## Scraping data with Selenium

In [1]:
from selenium import webdriver
from selenium.webdriver.chrome.service import Service
from webdriver_manager.chrome import ChromeDriverManager
from selenium.webdriver.support.ui import Select
from selenium.webdriver.common.by import By
import time
import pathlib
import pickle

In [2]:
website= "https://spainhomes.com/real-estate/malaga"

In [3]:
driver = webdriver.Chrome(service=Service(ChromeDriverManager().install()))
driver.maximize_window()
driver.get(website)

In [4]:
#driver.quit()

## Get info from one ad
We want to get: <br>
1. Title 
2. Description
3. Number of bedrooms
4. Number of bathrooms
5. Price
6. url for more details

In [14]:
title = ads[0].find_element(By.XPATH, './/span[@class="title"]').text
title

'Modern Sea View Apartments with Spacious Terraces in Fuengirola'

In [16]:
desc = ads[0].find_element(By.XPATH, './/span[@class="desc"]').text
desc

'The sea-view apartments with large terraces are situated in a prestigious community in Fuengirola, Costa del Sol. The gated and secured complex has amazing facilities and social and sports clubs.'

In [20]:
price = ads[0].find_element(By.XPATH, './/span[@class="fiyat"]').text
price

'FROM\n€435.000'

In [21]:
details = ads[0].find_element(By.XPATH, './/div[@class="other row between-xs middle-xs nowrap"]')

In [22]:
details = details.find_elements(By.XPATH, './/span')
[el.text for el in details]

['FUENGIROLA - MÁLAGA', '1, 2, 3', '1, 2']

In [23]:
url = ads[0].find_element(By.XPATH, './/a[@class="main-emlak-link"]')
url

<selenium.webdriver.remote.webelement.WebElement (session="a1d2efb8398e75ba82c4f5d0a9c8bae6", element="2DD4CECFE3619B093A0C440721CBE7E8_element_347")>

In [24]:
url.get_attribute("href")

'https://spainhomes.com/ad/agp-0732-new-build-apartments-with-sea-views-in-prime-area-of-fuengirola'

## Get info from all ads in one page

In [7]:
def get_info(ad):
    info = {}
    info["title"] = ad.find_element(By.XPATH, './/span[@class="title"]').text
    info["desc"] = ad.find_element(By.XPATH, './/span[@class="desc"]').text
    info["price"] = ad.find_element(By.XPATH, './/span[@class="fiyat"]').text
    details = ad.find_element(By.XPATH, './/div[@class="other row between-xs middle-xs nowrap"]')
    details = details.find_elements(By.XPATH, './/span')
    info["details"] = [el.text for el in details]
    url = ad.find_element(By.XPATH, './/a[@class="main-emlak-link"]')
    info["url"] = url.get_attribute("href")
    return info

In [9]:
page_1_info = [get_info(ad) for ad in ads]

In [22]:
page_1_info[:2] 

[{'title': 'Modern Sea View Apartments with Spacious Terraces in Fuengirola',
  'desc': 'The sea-view apartments with large terraces are situated in a prestigious community in Fuengirola, Costa del Sol.
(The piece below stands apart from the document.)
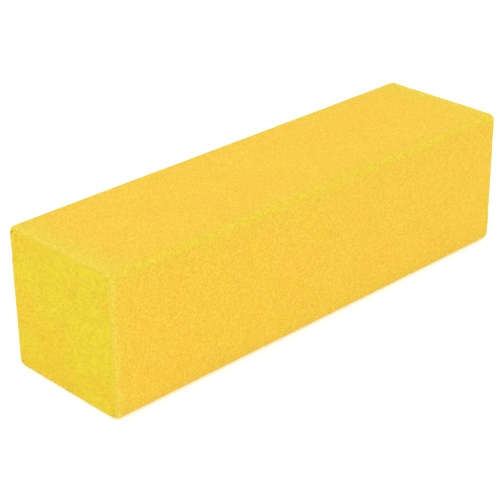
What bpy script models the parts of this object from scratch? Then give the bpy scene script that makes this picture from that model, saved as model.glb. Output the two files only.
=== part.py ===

The gated and secured complex has amazing facilities and social and sports clubs.',
  'price': 'FROM\n€435.000',
  'details': ['FUENGIROLA - MÁLAGA', '1, 2, 3', '1, 2'],
  'url': 'https://spainhomes.com/ad/agp-0732-new-build-apartments-with-sea-views-in-prime-area-of-fuengirola'},
 {'title': 'Spacious Villa with Panoramic Sea Views in Benalmadena',
  'desc': 'Villa with panoramic sea views is situated in Benalmadena, Costa del Sol. A spacious three-bedroom villa has a generous garden and a private swimming pool.',
  'price': '€1.395.000',
  'details': ['BENALMÁDENA - MÁLAGA', '3', '3'],
  'url': 'https://spainhomes.com/ad/agp-0785-villa-with-excellent-location-and-sea-view-in-benalmadena'}]

In [14]:
driver.quit()

In [12]:
# making a directory with results
results_dir = pathlib.Path("results")
results_dir.mkdir(parents=True, exist_ok=True)

In [13]:
file = open(results_dir/'malaga_page_1.pickle', 'wb')
pickle.dump(page_1_info , file)
file.close()

### Cliking on the cookie page

In [77]:
driver = webdriver.Chrome(service=Service(ChromeDriverManager().install()))
driver.maximize_window()
driver.get(website)

In [5]:
def click_accept_cookies(driver):
    cookie_xpath = '//div[@class="cu-butons row middle-xs end-xs flex-wrap"]/a[@class="yes"]'
    button = driver.find_element(By.XPATH, cookie_xpath)
    button.click()

In [6]:
click_accept_cookies(driver)

### getting other pages

In [32]:
def dump_page(i, page_info, results_dir=results_dir):
    filename = results_dir/'malaga_page_{}.pickle'.format(str(i))
    file = open(filename, 'wb')
    pickle.dump(page_info , file)
    file.close()
    print(filename)

In [24]:
def get_url(i):
    url = "https://spainhomes.com/real-estate/malaga?page={}.htm".format(i)
    return url

In [25]:
i = 2
website = get_url(i)
website

'https://spainhomes.com/real-estate/malaga?page=2.htm'

In [26]:
driver = webdriver.Chrome(service=Service(ChromeDriverManager().install()))
driver.maximize_window()
driver.get(website)
time.sleep(3)

In [27]:
click_accept_cookies(driver)

In [28]:
ads = driver.find_elements(By.XPATH,'//div[@class="right"]')
len(ads)

12

In [29]:
page_i_info = [get_info(ad) for ad in ads]

In [33]:
dump_page(i, page_i_info)

results/malaga_page_2.pickle


In [40]:
driver.quit()